Nothing may be dropped or altered: reproduce all the data.
[BEGIN Data provided]
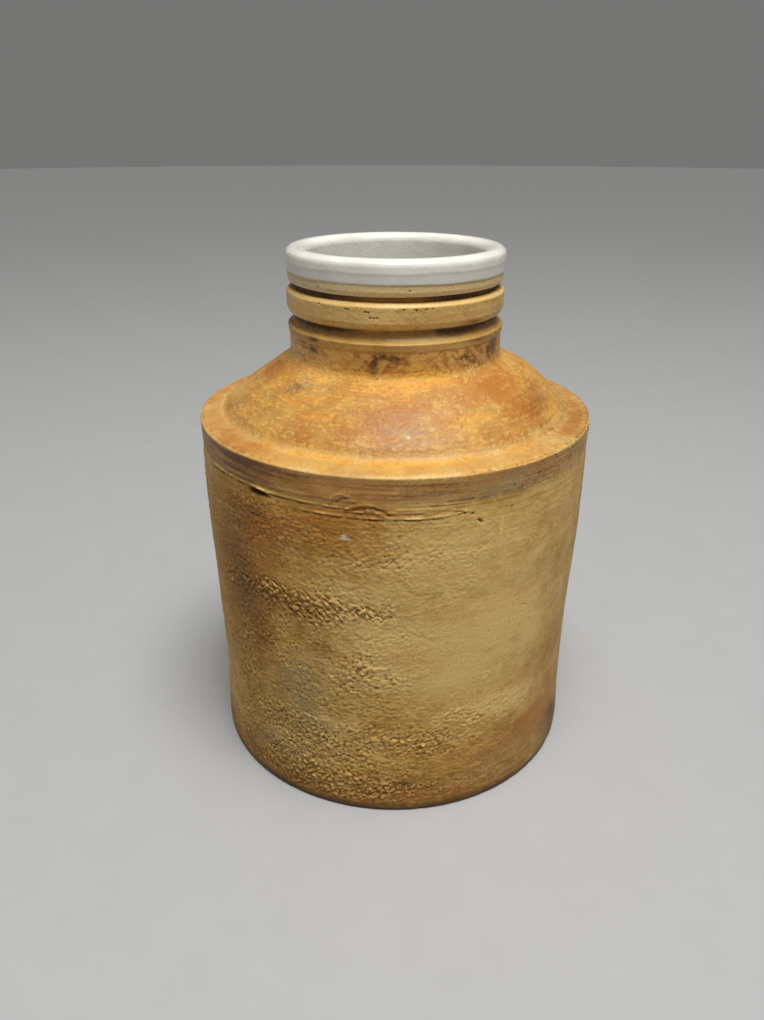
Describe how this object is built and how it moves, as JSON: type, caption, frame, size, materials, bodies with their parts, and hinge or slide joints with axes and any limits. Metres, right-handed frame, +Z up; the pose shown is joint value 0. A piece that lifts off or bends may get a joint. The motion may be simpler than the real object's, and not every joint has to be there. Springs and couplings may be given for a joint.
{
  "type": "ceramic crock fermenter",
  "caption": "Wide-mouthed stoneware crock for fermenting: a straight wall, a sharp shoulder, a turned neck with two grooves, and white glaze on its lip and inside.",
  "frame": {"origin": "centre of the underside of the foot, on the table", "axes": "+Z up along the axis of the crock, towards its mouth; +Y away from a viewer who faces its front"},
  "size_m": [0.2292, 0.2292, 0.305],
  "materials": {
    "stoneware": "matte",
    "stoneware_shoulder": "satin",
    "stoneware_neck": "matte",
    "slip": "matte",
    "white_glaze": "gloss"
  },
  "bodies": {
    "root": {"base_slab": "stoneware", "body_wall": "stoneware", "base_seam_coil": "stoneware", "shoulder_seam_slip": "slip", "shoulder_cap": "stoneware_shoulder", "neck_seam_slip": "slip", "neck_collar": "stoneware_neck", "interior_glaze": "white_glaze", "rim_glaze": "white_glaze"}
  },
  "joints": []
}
[END Data provided]
Complete output
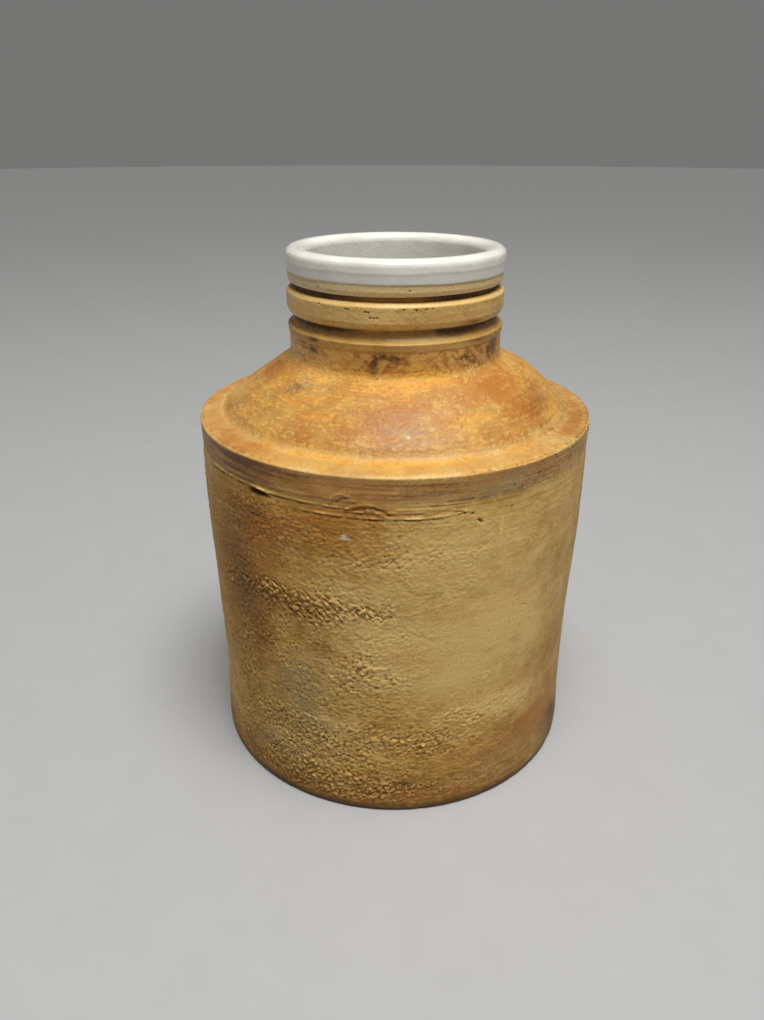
Describe how this object is built and how it moves, as JSON: type, caption, frame, size, materials, bodies with their parts, and hinge or slide joints with axes and any limits. Metres, right-handed frame, +Z up; the pose shown is joint value 0. A piece that lifts off or bends may get a joint. The motion may be simpler than the real object's, and not every joint has to be there. Springs and couplings may be given for a joint.
{
  "type": "ceramic crock fermenter",
  "caption": "Wide-mouthed stoneware crock for fermenting: a straight wall, a sharp shoulder, a turned neck with two grooves, and white glaze on its lip and inside.",
  "frame": {"origin": "centre of the underside of the foot, on the table", "axes": "+Z up along the axis of the crock, towards its mouth; +Y away from a viewer who faces its front"},
  "size_m": [0.2292, 0.2292, 0.305],
  "materials": {
    "stoneware": "matte",
    "stoneware_shoulder": "satin",
    "stoneware_neck": "matte",
    "slip": "matte",
    "white_glaze": "gloss"
  },
  "bodies": {
    "root": {"base_slab": "stoneware", "body_wall": "stoneware", "base_seam_coil": "stoneware", "shoulder_seam_slip": "slip", "shoulder_cap": "stoneware_shoulder", "neck_seam_slip": "slip", "neck_collar": "stoneware_neck", "interior_glaze": "white_glaze", "rim_glaze": "white_glaze"}
  },
  "joints": []
}